The dates and tags sections of an opportunity.

Finish setting up the opportunity, create the estimate with all services, occurrences, and costs. If the prices won’t change, you can process the following 12 month renewals. If prices might change, or changes to the agreement are likely in the future, we recommend you specify a renewal date. Then, wait until the selected renewal date to process the next year of the contract.

Managing property, price, and process changes

Sometimes, even within a multi-year contract, price increases need to happen. During the renewal process, Aspire presents you with the option to update:

  • Prices - This is the big one. It would be nice if prices stayed the same all the time, but the reality is that prices often change month to month or even week to week. Over the course of a year, these changes can compound. Updating pricing protects your margins.

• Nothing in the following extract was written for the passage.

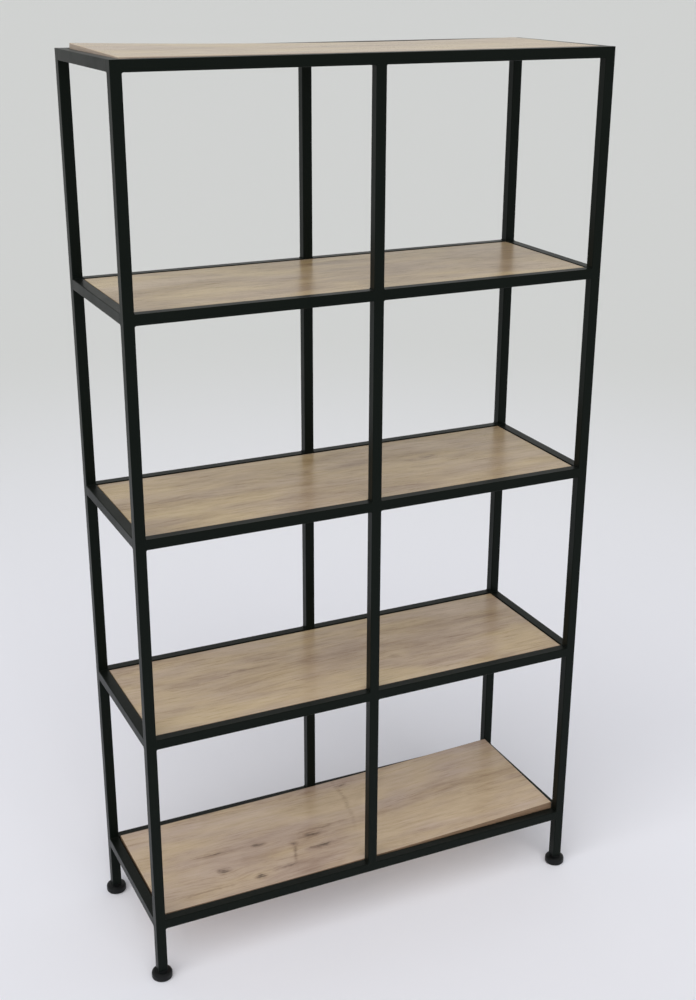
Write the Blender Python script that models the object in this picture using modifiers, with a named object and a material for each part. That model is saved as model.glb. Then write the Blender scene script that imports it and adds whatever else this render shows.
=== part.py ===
"""Open metal shelf: a welded square-tube frame that carries five boards on levelling feet.

Metres, +Z up. The origin is on the floor, under the middle of the shelf. X runs along
the width, and the front is at -Y. Run with: blender --background --python part.py
"""

import math

import bmesh
import bpy
from mathutils import Matrix, Vector

# Overall sizes of the frame, over the faces of the posts
width = 0.96
depth = 0.34
height = 1.78
bottom_ring_top = 0.14

# Square tube of the posts and rails
tube_size = 0.020
tube_wall = 0.0015
tube_outer_corner = 0.0016
tube_inner_corner = 0.0005
corner_steps = 3

# Clearance between pieces that touch or are welded
touch_gap = 0.0003

# Boards
board_thickness = 0.016
board_side_gap = 0.002
board_edge_round = 0.0006
board_edge_steps = 2
# Warped boards: how far they stand up from their seats at both ends and in the middle, first
# along the front edge and then along the rear one
board_rise = {
    "bottom": {"left": (0.0, 0.0040), "middle": (0.0005, 0.0075), "right": (0.0135, 0.0195)},
    "top": {"left": (0.0020, 0.0090), "middle": (0.0, 0.0), "right": (0.0005, 0.0015)},
}
bend_steps = 24
# The loose board that has slid against the right side rail
slid_board = "bottom"

# Flat bars under the boards: a ledge on each side rail and a strap across the middle,
# and how far each ring's bars lie above the underside of its rails
flat_bar_thickness = 0.002
ledge_width = 0.015
ledge_weld_depth = 0.001
strap_width = 0.020
flat_bar_lift = {"bottom": 0.0017, "lower": 0.0002, "middle": 0.0002, "upper": 0.0007, "top": 0.0017}

# Levelling feet: a round pad on a stem that screws into a ribbed plug
pad_radius = 0.021
pad_height = 0.0185
pad_foot_round = 0.0045
pad_crown_round = 0.0065
pad_neck_radius = 0.0115
pad_floor = 0.003
pad_arc_steps = 5
stem_radius = 0.004
stem_length = 0.040
stem_tip_chamfer = 0.0008
plug_flange = 0.002
plug_length = 0.024
plug_core = 0.0132
plug_rib_thickness = 0.0018
plug_rib_count = 4
stem_clearance = 0.0003
turned_steps = 32
bore_steps = 24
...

  • Takeoffs - The customer may have increased or reduced the amount of property they want you to service between one year and the next. To ensure accurate estimating and accounting, you may need to update takeoffs.

  • Display Names and Descriptions - Certain item, service, and kit names or descriptions may have changed over the course of a year. To avoid confusing customers and staff alike with outdated information, renewal is a great time to update these.

    Note

    The simple act of renewing the contract for a new 12 month period can make managing price increases much simpler than processing a contract revision.

  • Visit Checklists - If services included in the original estimate have visit checklists associated, this option lets you update those if any checklist items changed. This option appears even if none of the services on the estimate have visit checklists.

  • Schedule an Event Assignments - Renewal time is an opportunity to control Route and Sequence Numbers.